The substitution calculator matches your recipe type to the right substitute with exact amounts.
The Egg-Counting Problem: When Recipes Use Multiple Eggs
Substitution gets harder as egg count increases. One egg is straightforward. Three eggs in a recipe — each potentially playing a different role — is more complex.
General rule: If a recipe uses 3+ eggs, it likely depends on them for structure and leavening, not just binding. A cake requiring 4 eggs will not perform the same with 4 flax eggs. Expect a denser, lower-rising result.
When to use multiple substitutes: For recipes requiring 2–3 eggs, consider splitting the substitutes:
- Use flax egg for the binding component (1 egg worth)
- Use aquafaba for the leavening component (1–2 eggs worth)
This approach better mirrors what the original eggs were doing collectively.

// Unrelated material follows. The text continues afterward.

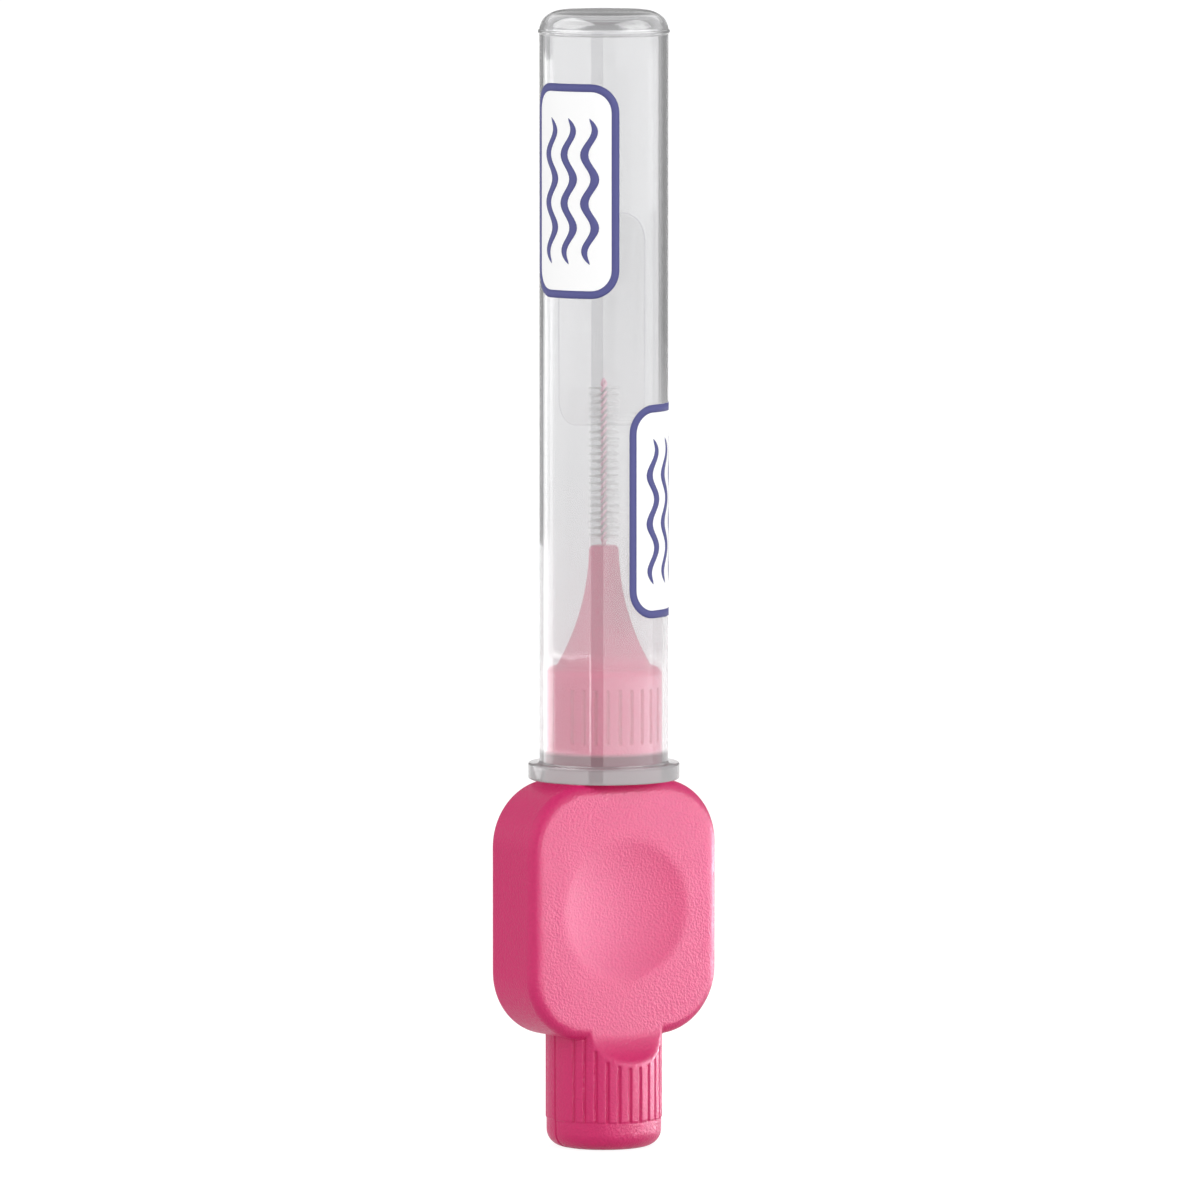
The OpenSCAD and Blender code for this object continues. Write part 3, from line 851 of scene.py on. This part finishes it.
class BRUSH_OT_bristles(bpy.types.Operator):
    """Makes the filaments that the twisted wire pinches."""

    bl_idname = "brush.bristles"
    bl_label = "Bristles"

    def execute(self, context):
        points, faces = filaments(context.scene.brush_brush, BRISTLE_LOW.z, BRISTLE_HIGH.z)
        obj = mesh_object("nylon_filaments", points, faces,
                          nylon_filament(context.scene.brush_colours), "brush")
        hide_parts("bristles")
        return {"FINISHED"}


class BRUSH_OT_cap(bpy.types.Operator):
    """Makes the clear travel cap."""

    bl_idname = "brush.cap"
    bl_label = "Clear cap"

    def execute(self, context):
        sizes = context.scene.brush_cap
        points, faces = cap_surface(sizes)
        obj = mesh_object("clear_cap", points, faces,
                          clear_polypropylene(context.scene.brush_colours, sizes), "cap")
        # Clear plastic lets the light through to the brush inside it
        obj.visible_shadow = False
        obj.visible_diffuse = False
        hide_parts("cap")
        for lamp in ("cap_strip", "crown_left", "crown_right"):
            shine_only(lamp, obj)
        return {"FINISHED"}


# Places of the printed panels: degrees round the tube from the face's normal, and height
PANEL_PLACES = ((-66.0, 67.5 * MM), (37.0, 45.0 * MM), (150.0, 58.0 * MM))


class BRUSH_OT_prints(bpy.types.Operator):
    """Makes the printed panels on the cap: white fields with a blue line round them and a plain
    pattern of waves."""

    bl_idname = "brush.prints"
    bl_label = "Printed panels"

    def execute(self, context):
        sizes = context.scene.brush_cap
        colours = context.scene.brush_colours
        white = screen_ink("white_screen_ink", tuple(colours.white_ink))
        blue = screen_ink("blue_screen_ink", tuple(colours.blue_ink))
        for number, (degrees, height) in enumerate(PANEL_PLACES, start=1):
            place = np.radians(degrees) * (sizes.bore + sizes.wall)
            mesh_object(f"panel_field_{number}", *panel_mesh(sizes, place, height), white, "cap")
            mesh_object(f"panel_border_{number}", *border_mesh(sizes, place, height), blue, "cap")
            for wave, off in enumerate((-WAVE_SPACING, 0.0, WAVE_SPACING), start=1):
                mesh_object(f"panel_wave_{number}_{wave}", *wave_mesh(sizes, place + off, height),
                            blue, "cap")
        return {"FINISHED"}


class BRUSH_OT_stage(bpy.types.Operator):
    """Makes the floor, the world, the soft studio lights, the bright and dark cards and the camera."""

    bl_idname = "brush.stage"
    bl_label = "Stage"

    def execute(self, context):
        make_floor()
        make_world(context.scene)
        for light in LIGHTS:
            make_light(*light)
        for card in CARDS:
            make_card(*card)
        make_camera(context.scene)
        context.scene.view_settings.view_transform = "Standard"
        return {"FINISHED"}


# The photograph's view: azimuth and elevation in degrees, the width that it shows, the height that it
# is aimed at, and how far to the right of the axis
VIEW_AZIMUTH = -33.0
VIEW_ELEVATION = 5.1
VIEW_WIDTH = 84.25 * MM
VIEW_CENTRE_Z = 38.53 * MM
VIEW_RIGHT_OF_AXIS = -0.27 * MM
# In metres, and the sensor's width in millimetres, as Blender counts it
CAMERA_DISTANCE = 1.0
SENSOR = 36.0

WHITE = (1.0, 1.0, 1.0)
COOL = (0.88, 0.95, 1.0)

# Name, azimuth from the camera in degrees, distance, width, lower and upper edge, watts, colour, and
# whether it shows in gloss alone
LIGHTS = (
    ("right_softbox", 60.0, 0.60, 0.60, 200 * MM, 600 * MM, 1.5, WHITE, False),
    ("left_softbox", -62.0, 0.60, 0.50, 250 * MM, 650 * MM, 0.7, WHITE, False),
    ("handle_glare", 97.0, 0.105, 0.15, 0.5 * MM, 10 * MM, 0.30, COOL, True),
    ("rib_glare", 38.0, 0.105, 0.10, 0.5 * MM, 10 * MM, 0.06, COOL, True),
    ("crown_left", -80.0, 0.16, 0.26, 115 * MM, 330 * MM, 0.60, WHITE, True),
    ("crown_right", 72.0, 0.16, 0.20, 115 * MM, 300 * MM, 0.30, WHITE, True),
    ("cap_strip", -120.0, 0.25, 0.15, 1 * MM, 64 * MM, 0.055, WHITE, True),
)

# Name, first and last azimuth from the camera in degrees, distance, lower and upper edge, and
# brightness, where 1 is white: a bright card shines as a lit reflector does, a dim one darkens
CARDS = (
    ("camera_gap_card", -22.5, -1.0, 0.15, 8 * MM, 110 * MM, 0.4),
    ("low_side_card", -145.0, -100.0, 0.10, 0.2 * MM, 14 * MM, 0.2),
    ("left_sheen", -103.0, -23.0, 0.15, 21.5 * MM, 110 * MM, 2.0),
    ("left_sheen_foot", -103.0, -23.0, 0.15, 0.2 * MM, 13.6 * MM, 2.0),
    ("left_sheen_rim", -103.0, -26.0, 0.15, 21.2 * MM, 21.5 * MM, 5.0),
    ("left_sheen_side_rim", -26.0, -23.0, 0.15, 13.6 * MM, 21.5 * MM, 4.5),
    ("right_sheen", -1.0, 97.0, 0.15, 0.2 * MM, 110 * MM, 1.9),
    ("left_edge_card", -168.0, -138.0, 0.5, -100 * MM, 110 * MM, 0.30),
    ("right_edge_card", 124.0, 167.0, 0.5, -100 * MM, 110 * MM, 0.25),
    ("top_card", 135.0, 225.0, 0.5, 96 * MM, 220 * MM, 0.35),
)


def direction(azimuth, elevation):
    """Unit vector from the object towards a place at that azimuth from -Y and elevation, in degrees."""
    a, e = np.radians(azimuth), np.radians(elevation)
    return np.array([np.sin(a) * np.cos(e), -np.cos(a) * np.cos(e), np.sin(e)])


def aimed(obj, place, target):
    """Puts a light, a card or the camera at a place, with its -Z axis towards the target."""
    obj.location = place
    obj.rotation_euler = Vector(target - place).to_track_quat("-Z", "Y").to_euler()


def make_camera(scene):
    """The camera at the photograph's angle, with a long lens."""
    lens = bpy.data.cameras.new("camera")
    lens.sensor_width = SENSOR
    lens.lens = SENSOR * CAMERA_DISTANCE / VIEW_WIDTH
    lens.clip_end = 100
    camera = bpy.data.objects.new("camera", lens)
    scene.collection.objects.link(camera)
    right = direction(VIEW_AZIMUTH + 90, 0)
    target = np.array([0, 0, VIEW_CENTRE_Z]) + right * VIEW_RIGHT_OF_AXIS
    aimed(camera, target + direction(VIEW_AZIMUTH, VIEW_ELEVATION) * CAMERA_DISTANCE, target)
    scene.camera = camera


def make_light(name, azimuth, distance, width, low, high, watts, colour, gloss_only):
    """One soft upright light beside the object, turned towards the view's centre, which only shows
    in gloss if gloss_only is true."""
    lamp = bpy.data.lights.new(name, "AREA")
    lamp.shape = "RECTANGLE"
    lamp.size = width
    lamp.size_y = high - low
    lamp.energy = watts
    lamp.color = colour
    obj = bpy.data.objects.new(name, lamp)
    obj.visible_camera = False
    obj.visible_diffuse = not gloss_only
    bpy.context.scene.collection.objects.link(obj)
    place = direction(VIEW_AZIMUTH + azimuth, 0) * distance + [0, 0, (low + high) / 2]
    aimed(obj, place, np.array([0, 0, VIEW_CENTRE_Z]))


def shine_only(light_name, piece):
    """Lets a light reach one piece alone, as flags round a real lamp do."""
    lit = bpy.data.collections.new(light_name + "_reach")
    lit.objects.link(piece)
    bpy.data.objects[light_name].light_linking.receiver_collection = lit


def make_card(name, first, last, distance, low, high, brightness):
    """One card, bent round the object at that distance, which only shows in gloss and through the
    cap."""
    material, tree, output = new_material(name + "_paper")
    glow = add_node(tree, "ShaderNodeEmission", Color=(*WHITE, 1.0), Strength=brightness)
    tree.links.new(glow.outputs["Emission"], output.inputs["Surface"])
    turns = np.linspace(first, last, 13) + VIEW_AZIMUTH
    arch = np.array([direction(turn, 0) * distance for turn in turns])
    points = np.concatenate([arch + [0, 0, low], arch + [0, 0, high]])
    faces = grid_faces(2, len(turns), closed_columns=False)
    obj = mesh_object(name, points, faces, material, None, smooth=False)
    obj.visible_camera = False
    obj.visible_diffuse = False
    obj.visible_shadow = False


def background_mix(tree, plain, seen, gloss):
    """Light Path: gloss for glossy rays, seen for camera and transmission rays, plain for all
    others."""
    path = add_node(tree, "ShaderNodeLightPath")
    either = add_node(tree, "ShaderNodeMath",
                      [(0, path.outputs["Is Camera Ray"]), (1, path.outputs["Is Transmission Ray"])],
                      operation="MAXIMUM")
    mix = add_node(tree, "ShaderNodeMixShader", [(0, either.outputs[0]), (1, plain), (2, seen)])
    return add_node(tree, "ShaderNodeMixShader",
                    [(0, path.outputs["Is Glossy Ray"]), (1, mix.outputs[0]), (2, gloss)])


def make_world(scene):
    """A pale surround that dims overhead, in plain light and in gloss, and is white where it is seen."""
    world = bpy.data.worlds.new("studio")
    scene.world = world
    world.use_nodes = True
    tree = world.node_tree
    tree.nodes.clear()
    place = add_node(tree, "ShaderNodeTexCoord").outputs["Generated"]
    rise = add_node(tree, "ShaderNodeSeparateXYZ", [("Vector", place)]).outputs["Z"]
    light = add_node(tree, "ShaderNodeMapRange", [("Value", rise)],
                     To_Min=1.15, To_Max=0.58).outputs["Result"]
    sheen = add_node(tree, "ShaderNodeMapRange", [("Value", rise)],
                     From_Min=0.3, From_Max=0.9, To_Min=1.0, To_Max=0.5).outputs["Result"]
    white = (*WHITE, 1.0)
    plain = add_node(tree, "ShaderNodeBackground", [("Strength", light)], Color=white)
    seen = add_node(tree, "ShaderNodeBackground", Color=white, Strength=1.0)
    gloss = add_node(tree, "ShaderNodeBackground", [("Strength", sheen)], Color=white)
    mix = background_mix(tree, plain.outputs[0], seen.outputs[0], gloss.outputs[0])
    output = add_node(tree, "ShaderNodeOutputWorld")
    tree.links.new(mix.outputs[0], output.inputs["Surface"])


# How far the floor lies below the object's foot
FLOOR_DROP = 0.02 * MM


def make_floor():
    """A wide pale floor: grey paper to the light, and nearly white with a faint shadow where it is
    seen or shows in gloss."""
    material, tree, output = new_material("studio_floor")
    paper = add_node(tree, "ShaderNodeBsdfDiffuse", Color=(0.72, 0.72, 0.72, 1.0))
    faint = add_node(tree, "ShaderNodeBsdfDiffuse", Color=(0.25, 0.25, 0.25, 1.0))
    glow = add_node(tree, "ShaderNodeEmission", Color=(*WHITE, 1.0), Strength=0.88)
    bright = add_node(tree, "ShaderNodeAddShader", [(0, faint.outputs[0]), (1, glow.outputs[0])])
    mix = background_mix(tree, paper.outputs[0], bright.outputs[0], bright.outputs[0])
    tree.links.new(mix.outputs[0], output.inputs["Surface"])
    reach = np.array([0.05, 0.5, 6.0])
    grid = revolve(np.stack([reach, 0 * reach], axis=-1), 64)
    rows, columns = grid.shape[:2]
    points = np.concatenate([grid.reshape(-1, 3), [[0, 0, 0]]]) - [0, 0, FLOOR_DROP]
    faces = [face[::-1] for face in grid_faces(rows, columns)] + fan(rows * columns, 0, columns)
    obj = mesh_object("floor", points, faces, material, None)


class BRUSH_PT_panel(bpy.types.Panel):
    """Lists the brush's pieces, sizes and colours."""

    bl_idname = "BRUSH_PT_panel"
    bl_label = "Interdental Brush"
    bl_space_type = "VIEW_3D"
    bl_region_type = "UI"
    bl_category = "Brush"

    def draw(self, context):
        for operator in OPERATORS:
            self.layout.operator(operator.bl_idname)
        for name in GROUPS:
            group = getattr(context.scene, name)
            box = self.layout.box()
            for setting in group.__annotations__:
                box.prop(group, setting)


OPERATORS = (BRUSH_OT_stage, BRUSH_OT_handle, BRUSH_OT_wire, BRUSH_OT_bristles, BRUSH_OT_cap,
             BRUSH_OT_prints)
GROUPS = {
    "brush_handle": HandleSizes,
    "brush_brush": BrushSizes,
    "brush_cap": CapSizes,
    "brush_colours": BrushColours,
}


def register():
    """Registers the property groups, the operators and the panel."""
    for name, group in GROUPS.items():
        bpy.utils.register_class(group)
        setattr(bpy.types.Scene, name, bpy.props.PointerProperty(type=group))
    for cls in (*OPERATORS, BRUSH_PT_panel):
        bpy.utils.register_class(cls)


def unregister():
    """Takes back what register did."""
    for cls in (BRUSH_PT_panel, *reversed(OPERATORS)):
        bpy.utils.unregister_class(cls)
    for name, group in GROUPS.items():
        delattr(bpy.types.Scene, name)
        bpy.utils.unregister_class(group)


def main():
    """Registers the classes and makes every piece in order."""
    register()
    bpy.ops.brush.stage()
    bpy.ops.brush.handle()
    bpy.ops.brush.wire()
    bpy.ops.brush.bristles()
    bpy.ops.brush.cap()
    bpy.ops.brush.prints()


if __name__ == "__main__":
    main()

When to switch recipes instead: Some recipes are designed around the specific chemistry of eggs and don't work reliably with substitutes at all — classic French macaron, croissants, traditional choux pastry. If you need an egg-free version of these, look for recipes specifically developed egg-free rather than trying to substitute in egg-based recipes.
Cost Comparison
| Substitute | Approx Cost per Egg Equiv. |
|---|---|
| Aquafaba (from canned chickpeas) | ~$0.05–0.10 (byproduct cost) |
| Flax egg | ~$0.10–0.20 |
| Chia egg | ~$0.15–0.30 |
| Applesauce | ~$0.15–0.25 |
| Silken tofu | ~$0.30–0.50 |
| Commercial egg replacer | ~$0.40–0.75 |
| Large egg (current market) | ~$0.50–1.00+ |
Flax egg and aquafaba are significantly cheaper than eggs at current prices. For households baking frequently, this adds up to meaningful savings — especially aquafaba, which is effectively free if you're already buying canned chickpeas.
The Bottom Line
Match the substitute to the function, not just the count:
- Binding needed: Flax egg or chia egg
- Moisture needed: Applesauce
- Leavening / egg whites needed: Aquafaba (only option)
- Dense, rich bakes: Silken tofu
- Reliable all-purpose: Commercial egg replacer
One egg substitution in cookies or quick bread: easy, reliable, nearly undetectable. Multiple eggs in a light cake: harder, expect some texture change, consider splitting substitutes or finding a recipe developed egg-free from the start.